Chylothorax and Breastfeeding
by Anne Eglash MD, IBCLC, FABM
Chylothorax is a condition where lymphatic fluid collects in the chest cavity, between the lung and the chest wall. Infants are rarely born with this, and others develop this after surgery due to disruption of the lymphatic system that is supposed to haul away this fluid. The fluid contains proteins, fats and different elements from the immune system such as antibodies and infection-fighting cells. Because this nutritious fluid ends up in the chest wall, the infant can develop malnutrition, dehydration and infections.
According to the authors of this week’s CQW, the primary management for chylothorax is dietary, which involves using medium-chain triglycerides as the fat source, rather than long chain fatty acids found in breastmilk, in order to bypass the lymphatic system. Medium chain fatty acids do not transfer into the lymph tissue like long chain fatty acids do. Over time, the infant’s body heals its lymphatic system. Historically mothers were instructed to not breastfeed infants with chylothorax.
As our readers know, breastmilk has a myriad of bioactive factors that help fight infection and strengthen the infant’s immune system. So the question is, can infants with chylothorax receive breastmilk? The long-chain fatty acids in breastmilk would need to be removed in order to avoid increasing the chyle volume.
The authors performed a systematic review of published literature on this topic. Admittedly, the research is scant, with only a retrospective case series, a few case reports, and 2 small case studies meeting criteria for this review.

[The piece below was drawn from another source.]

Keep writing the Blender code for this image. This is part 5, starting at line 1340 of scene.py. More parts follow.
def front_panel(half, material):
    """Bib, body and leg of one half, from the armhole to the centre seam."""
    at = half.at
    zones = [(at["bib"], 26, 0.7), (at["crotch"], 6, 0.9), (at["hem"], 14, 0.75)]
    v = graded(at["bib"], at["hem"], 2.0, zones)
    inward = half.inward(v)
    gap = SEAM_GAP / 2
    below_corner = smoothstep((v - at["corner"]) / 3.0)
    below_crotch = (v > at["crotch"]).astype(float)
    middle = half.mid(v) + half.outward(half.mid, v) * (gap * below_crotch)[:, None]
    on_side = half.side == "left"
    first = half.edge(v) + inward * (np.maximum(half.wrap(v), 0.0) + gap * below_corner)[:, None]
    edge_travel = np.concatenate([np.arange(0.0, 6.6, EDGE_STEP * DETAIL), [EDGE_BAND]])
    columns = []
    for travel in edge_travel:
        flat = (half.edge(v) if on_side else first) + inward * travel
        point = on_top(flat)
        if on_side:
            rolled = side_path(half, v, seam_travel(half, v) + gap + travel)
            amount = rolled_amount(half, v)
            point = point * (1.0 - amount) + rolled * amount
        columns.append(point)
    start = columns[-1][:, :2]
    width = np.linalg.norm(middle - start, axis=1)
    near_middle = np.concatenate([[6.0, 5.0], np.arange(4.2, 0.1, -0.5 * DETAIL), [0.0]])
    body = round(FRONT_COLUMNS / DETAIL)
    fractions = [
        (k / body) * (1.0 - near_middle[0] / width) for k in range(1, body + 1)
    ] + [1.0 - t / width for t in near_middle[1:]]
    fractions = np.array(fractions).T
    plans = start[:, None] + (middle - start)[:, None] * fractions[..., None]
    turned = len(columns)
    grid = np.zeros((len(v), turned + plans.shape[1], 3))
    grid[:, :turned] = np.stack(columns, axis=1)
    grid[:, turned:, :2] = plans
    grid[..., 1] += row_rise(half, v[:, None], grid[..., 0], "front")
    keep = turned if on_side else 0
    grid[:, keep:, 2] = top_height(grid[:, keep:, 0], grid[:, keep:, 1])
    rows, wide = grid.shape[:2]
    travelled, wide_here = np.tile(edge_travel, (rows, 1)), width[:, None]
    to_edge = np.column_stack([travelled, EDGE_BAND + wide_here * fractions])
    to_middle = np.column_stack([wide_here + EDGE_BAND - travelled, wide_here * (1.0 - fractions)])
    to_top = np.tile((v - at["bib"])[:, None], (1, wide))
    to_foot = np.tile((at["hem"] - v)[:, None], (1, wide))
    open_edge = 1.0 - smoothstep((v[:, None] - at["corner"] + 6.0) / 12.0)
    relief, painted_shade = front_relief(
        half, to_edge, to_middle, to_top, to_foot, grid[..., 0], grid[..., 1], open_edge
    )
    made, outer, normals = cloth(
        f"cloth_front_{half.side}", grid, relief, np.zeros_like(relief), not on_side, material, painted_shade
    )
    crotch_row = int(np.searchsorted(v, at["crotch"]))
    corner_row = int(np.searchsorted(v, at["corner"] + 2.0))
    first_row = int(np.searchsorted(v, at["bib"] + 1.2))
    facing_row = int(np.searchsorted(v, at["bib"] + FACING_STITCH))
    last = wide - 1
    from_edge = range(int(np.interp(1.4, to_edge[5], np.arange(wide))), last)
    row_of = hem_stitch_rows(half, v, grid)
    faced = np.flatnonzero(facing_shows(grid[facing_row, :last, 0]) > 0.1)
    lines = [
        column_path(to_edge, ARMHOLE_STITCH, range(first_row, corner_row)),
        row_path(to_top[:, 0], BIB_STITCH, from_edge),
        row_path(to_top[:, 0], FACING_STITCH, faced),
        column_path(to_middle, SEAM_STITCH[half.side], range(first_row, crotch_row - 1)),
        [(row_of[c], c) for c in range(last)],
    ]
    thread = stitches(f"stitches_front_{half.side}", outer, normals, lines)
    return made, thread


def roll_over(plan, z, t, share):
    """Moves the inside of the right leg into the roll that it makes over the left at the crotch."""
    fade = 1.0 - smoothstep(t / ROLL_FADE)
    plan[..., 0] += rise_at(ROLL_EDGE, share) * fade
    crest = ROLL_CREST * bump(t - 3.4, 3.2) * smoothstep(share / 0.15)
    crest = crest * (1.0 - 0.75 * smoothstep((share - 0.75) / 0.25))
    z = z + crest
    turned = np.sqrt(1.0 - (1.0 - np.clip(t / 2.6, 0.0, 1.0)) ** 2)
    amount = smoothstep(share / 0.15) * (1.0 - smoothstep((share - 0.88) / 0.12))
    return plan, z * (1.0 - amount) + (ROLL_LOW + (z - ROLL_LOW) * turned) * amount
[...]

- It is generally recommended to fortify skimmed breastmilk with medium chain triglycerides, fat-soluble vitamins, essential fatty acids, and protein.

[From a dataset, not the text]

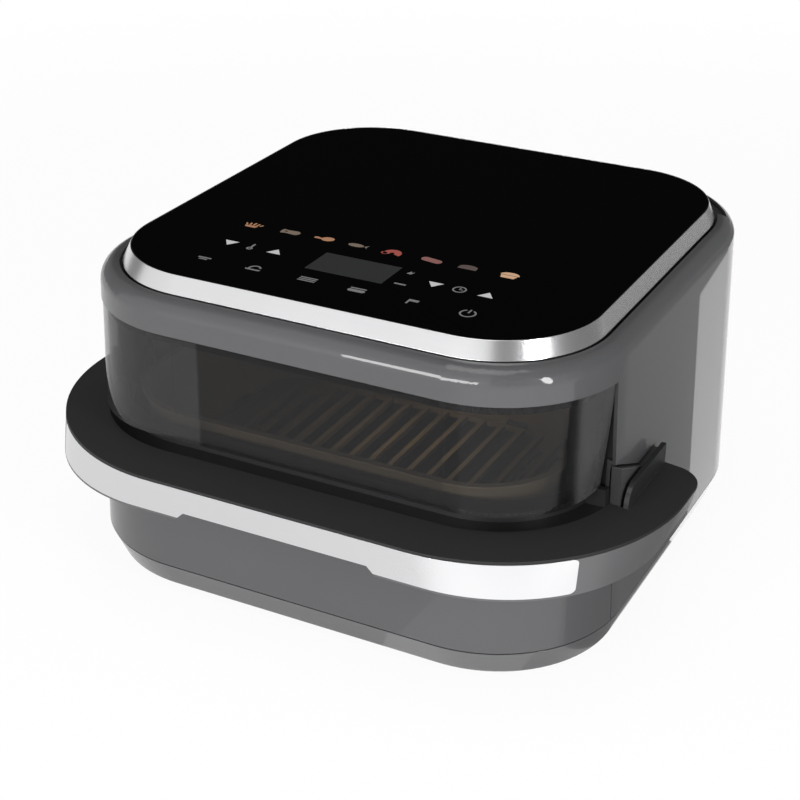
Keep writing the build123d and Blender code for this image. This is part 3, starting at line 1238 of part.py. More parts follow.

- Using a centrifuge to separate the fat from breastmilk has been shown to be effective.
- Many human milk banks have the equipment and knowledge to skim breastmilk.
- Continuing dietary fat restriction for the infant for 2-6 weeks after lymphatic fluid is gone would be reasonable.

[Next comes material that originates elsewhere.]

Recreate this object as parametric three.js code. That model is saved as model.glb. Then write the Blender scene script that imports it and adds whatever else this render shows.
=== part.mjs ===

- Skimmed breastmilk contains ½ the calories of regular breastmilk.
- Allowing milk to separate in the refrigerator, and then using a syringe or spoon to remove the fat layer, is as effective as centrifuging the milk to remove the fat layer.
See the Answer
Congenital chylothorax (CC) is a rare and life-threating condition. Since its treatment is founded on the elimination of long-chain fatty acids from the diet, breastfeeding has been traditionally contraindicated. However, breast milk could be very beneficial due to its immunological and nutritional benefits. Only limited research has been published about the usage of modified-fat breast milk (MBM) in chylothorax treatment.
Methods and Results
Systematic review methods were used by two independent reviewers. Only a few case report studies (quality assessment on the domains of the GRADE approach), two small controlled studies, a retrospective study, and some test-tube-based laboratory research met the inclusion criteria. Despite this, we have observed a widespread clinical adoption of this novel treatment in health institutions. Data suggest that modified-fat breast milk does facilitate the resolution of chylothoraces. Refrigerated centrifuge (2C, 3,000 rpm for 15 minutes) and syringe fat removal methods were the most efficient options in terms of fat reduction.
Feeding of human milk is advisable in CC and feasible by means of a simple milk defatting procedure. Open questions remain, related to length and degree of fat restriction and need for individualized fortification of defatted breast milk.
We don’t have much information in the literature regarding the use of skimmed breastmilk for chylothorax, and the studies included in this review include different methods of skimming, depending on whether it is done in the hospital, at home, or at a milk bank. Centrifuging the milk appears to be more effective at removing fat than removing the fat with a syringe or spoon, after the milk has separated in the refrigerator. One case study involved an infant whose family use a top loading washing machine to centrifuge the milk for skimming.
The bottom line is that the fat removal procedure is not complicated. Involvement of a nutritionist to determine proper fortification of the skimmed milk is important, as is close monitoring of infant growth. In short, there does not appear to be a good reason to withhold fortified skimmed breastmilk from infants with chylothorax.